Thank you for giving us the details on this part of the process. I’ve been intrigued by the use of the topaz ever since you first mentioned it. My husband and I are jewelers; he facets gems and I make cabochons. The first photo you shared of the stone was a little hard to decipher whether it was a cab or faceted, but I thought it surely had to be cabbed because of all the difficulties you mentioned with the faceted stones. It is truly a magnificent stone, with the uniform color and clarity. Thank you, thank you, thank you for taking the time to clean and polish the back properly! Too often, people forget about the backs of the stones. One of the biggest disappointments we ever saw was the Hope Diamond on display at the Smithsonian. It was proudly displayed in its very own specially lighted, revolving display case, and it was filthy. Fibers were caught in the setting and there were fingerprints and dust on it. Two minutes with a good polishing cloth was all it needed to be spectacular, but no one bothered to do it justice. Your attention to detail is wonderful!

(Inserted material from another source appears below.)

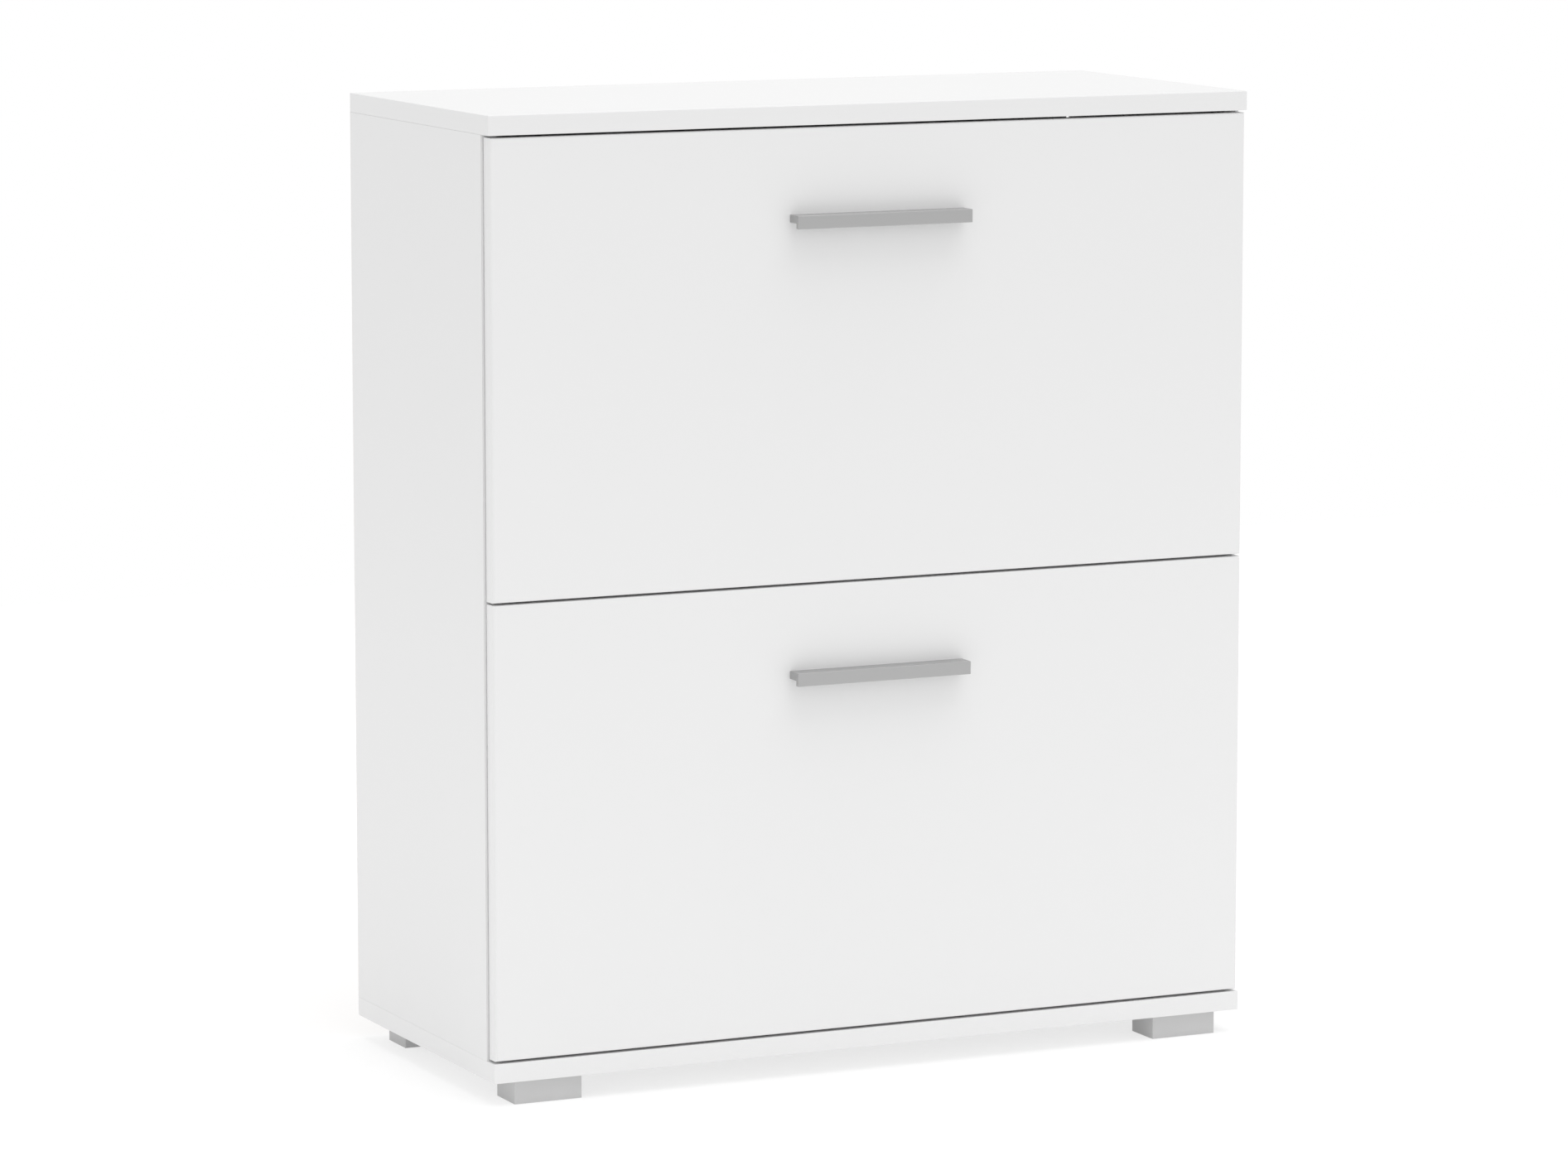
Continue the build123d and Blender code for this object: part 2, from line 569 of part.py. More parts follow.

Gosh! How could they not police the Hope diamond??!?!?!? Thanks, Joyce! 🙂
Such a gorgeous project, but it had to be a bit nerve-wrecking at the end with the deadline looming. I just purchased the Goldwork Masterclass by Alison Cole and hope to maybe give it a try. I have had a question in my mind about goldwork tho (and am hoping I am not sorry I purchased such an expensive book!)- I am not fond of goldwork once tarnished. I do know not to touch the metal threads as much as possible (thinking of using gloves to work with it). But is there any threads you can purchase that won’t tarnish? How long does it take to tarnish? I’ve seen goldwork on clothing (fancy royal garments) and it must have been stunning, but tarnished it looks “tired”… Any help? Thanks Mary. Happy Memorial day. And good luck on the move “home”. 😀
Yes, there are some non-tarnishing goldwork threads out there. Also, frame behind museum glass and seal the back of the frame. I’ve got a couple goldwork pieces that are framed that way, that are 10-15 years old and they still look brand new. Don’t hang in the sunlight!